- [Listed entries]

☆ ☆ ☆ ☆

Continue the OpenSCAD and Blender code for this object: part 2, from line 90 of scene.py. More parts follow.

☆ ☆ ☆ ☆

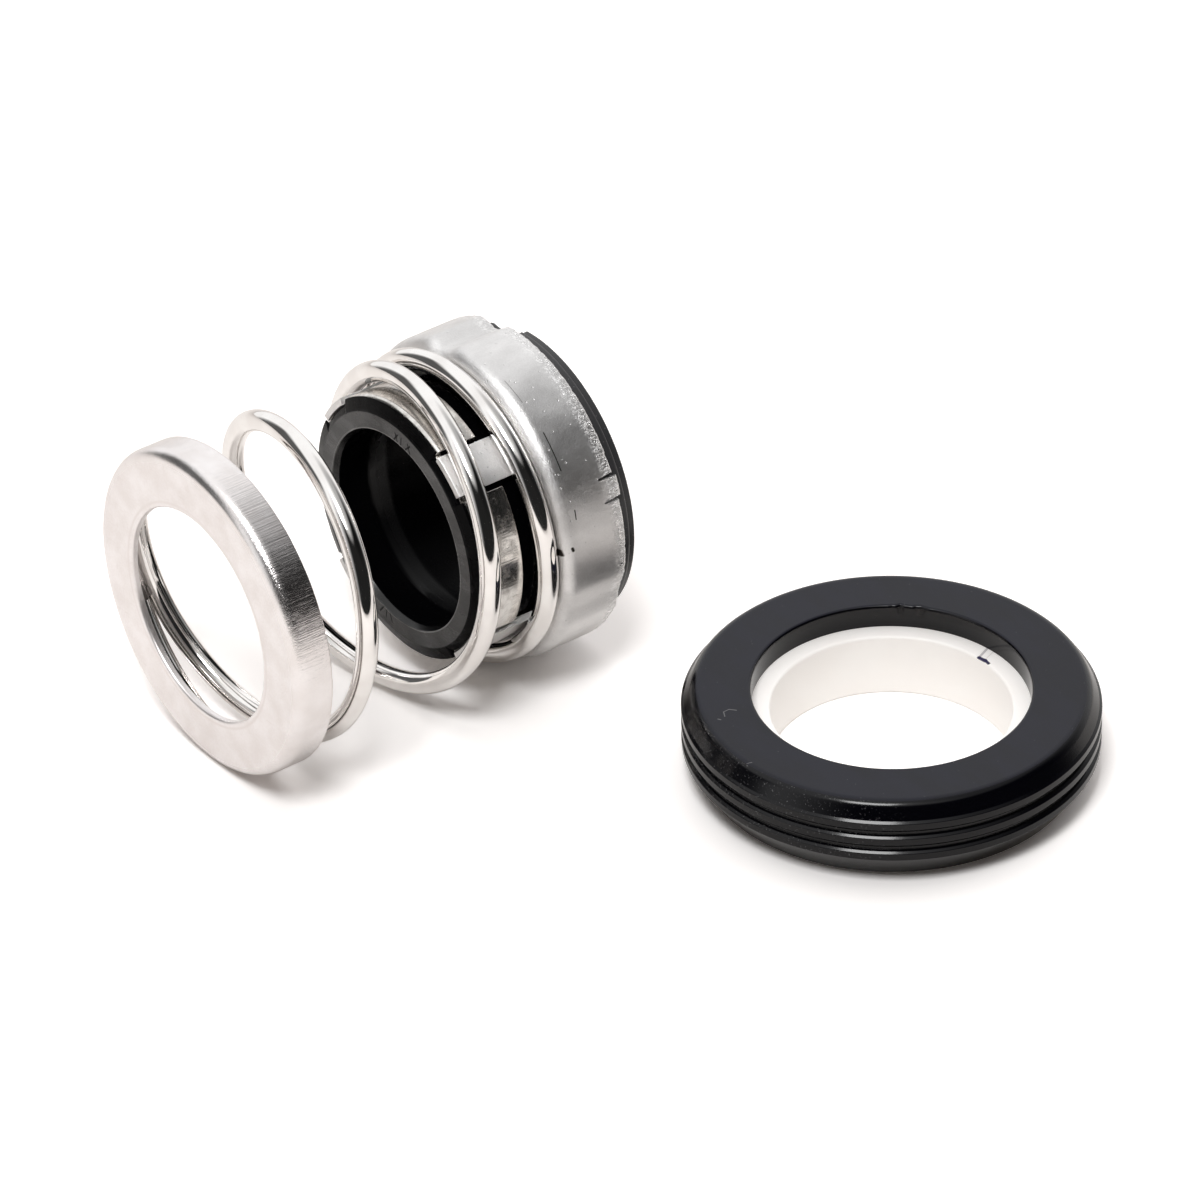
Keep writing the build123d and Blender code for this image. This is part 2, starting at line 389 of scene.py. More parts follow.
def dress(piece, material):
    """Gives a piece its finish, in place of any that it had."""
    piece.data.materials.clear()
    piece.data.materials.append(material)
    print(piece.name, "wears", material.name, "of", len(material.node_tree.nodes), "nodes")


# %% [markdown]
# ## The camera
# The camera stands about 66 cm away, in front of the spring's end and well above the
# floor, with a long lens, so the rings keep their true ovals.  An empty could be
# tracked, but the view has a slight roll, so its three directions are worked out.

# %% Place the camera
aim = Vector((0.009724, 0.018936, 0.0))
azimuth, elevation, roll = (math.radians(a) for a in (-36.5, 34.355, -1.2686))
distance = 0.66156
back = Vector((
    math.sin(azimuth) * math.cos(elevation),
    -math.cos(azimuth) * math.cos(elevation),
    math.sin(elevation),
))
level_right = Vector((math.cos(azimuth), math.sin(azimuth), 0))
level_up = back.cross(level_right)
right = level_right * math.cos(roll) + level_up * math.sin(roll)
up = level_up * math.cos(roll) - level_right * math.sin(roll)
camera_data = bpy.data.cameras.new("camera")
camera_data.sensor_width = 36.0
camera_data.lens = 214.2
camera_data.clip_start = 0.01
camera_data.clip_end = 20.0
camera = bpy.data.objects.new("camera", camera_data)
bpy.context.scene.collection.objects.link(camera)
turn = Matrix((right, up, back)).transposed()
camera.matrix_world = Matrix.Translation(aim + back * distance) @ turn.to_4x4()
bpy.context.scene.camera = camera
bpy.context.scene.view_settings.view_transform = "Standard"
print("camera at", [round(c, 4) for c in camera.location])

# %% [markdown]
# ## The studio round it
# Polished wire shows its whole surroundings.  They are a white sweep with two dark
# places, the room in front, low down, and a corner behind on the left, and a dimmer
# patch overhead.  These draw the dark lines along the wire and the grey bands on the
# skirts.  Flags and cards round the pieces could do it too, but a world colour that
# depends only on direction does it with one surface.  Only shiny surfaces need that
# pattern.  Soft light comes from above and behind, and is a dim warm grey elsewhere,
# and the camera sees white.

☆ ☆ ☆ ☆

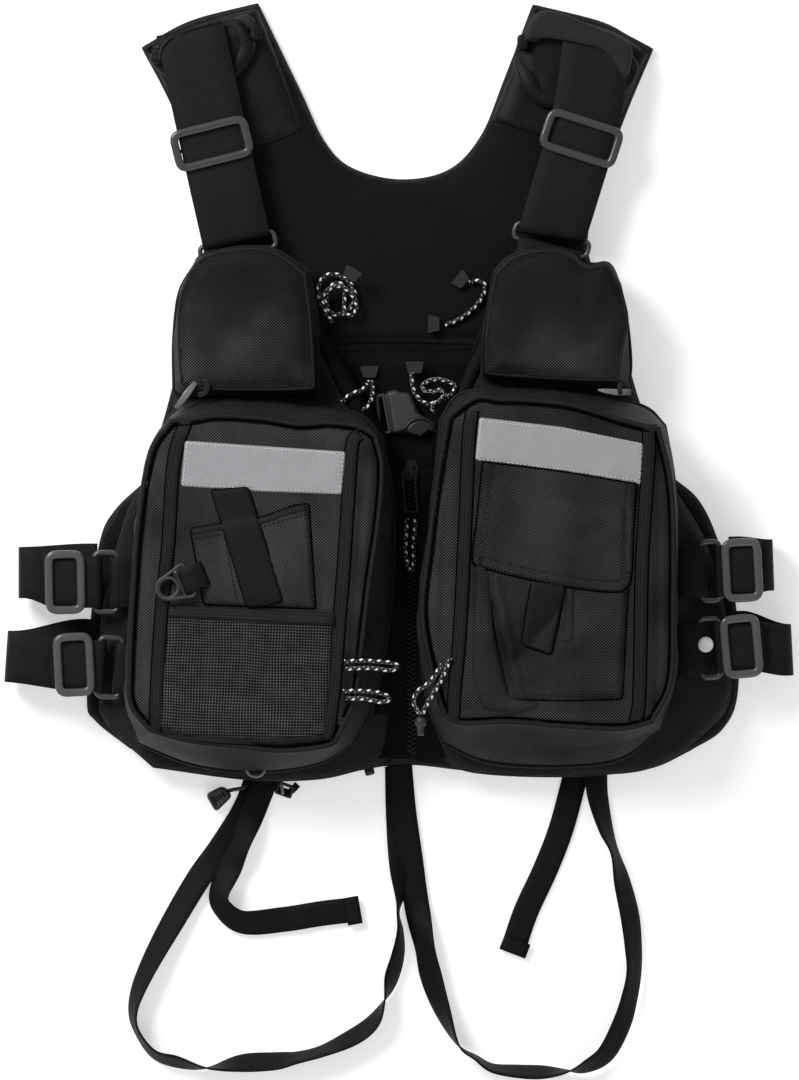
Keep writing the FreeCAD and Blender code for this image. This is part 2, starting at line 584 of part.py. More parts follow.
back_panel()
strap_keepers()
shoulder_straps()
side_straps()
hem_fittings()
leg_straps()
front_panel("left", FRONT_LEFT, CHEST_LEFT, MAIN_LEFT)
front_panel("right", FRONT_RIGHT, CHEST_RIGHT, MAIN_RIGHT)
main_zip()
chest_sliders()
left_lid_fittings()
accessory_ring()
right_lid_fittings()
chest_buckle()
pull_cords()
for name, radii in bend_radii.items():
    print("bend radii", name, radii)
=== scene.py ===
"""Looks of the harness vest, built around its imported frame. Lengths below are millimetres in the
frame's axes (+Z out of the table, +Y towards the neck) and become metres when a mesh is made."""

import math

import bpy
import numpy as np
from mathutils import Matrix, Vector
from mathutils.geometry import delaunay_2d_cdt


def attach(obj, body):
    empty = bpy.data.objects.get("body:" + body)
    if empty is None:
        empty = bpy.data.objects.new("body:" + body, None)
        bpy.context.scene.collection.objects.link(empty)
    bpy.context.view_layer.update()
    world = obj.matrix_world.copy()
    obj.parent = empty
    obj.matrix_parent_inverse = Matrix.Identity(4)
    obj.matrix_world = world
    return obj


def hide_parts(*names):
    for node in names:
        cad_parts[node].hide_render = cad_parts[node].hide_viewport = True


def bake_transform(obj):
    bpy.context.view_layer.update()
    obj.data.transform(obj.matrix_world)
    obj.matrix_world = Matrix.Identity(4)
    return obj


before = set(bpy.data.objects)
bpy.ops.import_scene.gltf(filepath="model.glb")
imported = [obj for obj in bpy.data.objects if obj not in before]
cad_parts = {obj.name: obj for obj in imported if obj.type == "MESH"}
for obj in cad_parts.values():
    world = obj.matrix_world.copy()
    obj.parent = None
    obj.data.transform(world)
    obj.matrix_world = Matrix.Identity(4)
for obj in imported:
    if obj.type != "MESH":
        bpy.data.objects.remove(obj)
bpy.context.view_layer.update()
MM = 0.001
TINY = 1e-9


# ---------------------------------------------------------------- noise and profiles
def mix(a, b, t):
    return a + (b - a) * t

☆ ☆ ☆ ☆

- [Task instructions] Within the listing above, locate the line containing "accessory_ring()" and the line containing "before = set(bpy.data.objects)". Reproduce those two lines and all lines between them exactly, with nothing added.

- [Finished task]
accessory_ring()
right_lid_fittings()
chest_buckle()
pull_cords()
for name, radii in bend_radii.items():
    print("bend radii", name, radii)
=== scene.py ===
"""Looks of the harness vest, built around its imported frame. Lengths below are millimetres in the
frame's axes (+Z out of the table, +Y towards the neck) and become metres when a mesh is made."""

import math

import bpy
import numpy as np
from mathutils import Matrix, Vector
from mathutils.geometry import delaunay_2d_cdt


def attach(obj, body):
    empty = bpy.data.objects.get("body:" + body)
    if empty is None:
        empty = bpy.data.objects.new("body:" + body, None)
        bpy.context.scene.collection.objects.link(empty)
    bpy.context.view_layer.update()
    world = obj.matrix_world.copy()
    obj.parent = empty
    obj.matrix_parent_inverse = Matrix.Identity(4)
    obj.matrix_world = world
    return obj


def hide_parts(*names):
    for node in names:
        cad_parts[node].hide_render = cad_parts[node].hide_viewport = True


def bake_transform(obj):
    bpy.context.view_layer.update()
    obj.data.transform(obj.matrix_world)
    obj.matrix_world = Matrix.Identity(4)
    return obj


before = set(bpy.data.objects)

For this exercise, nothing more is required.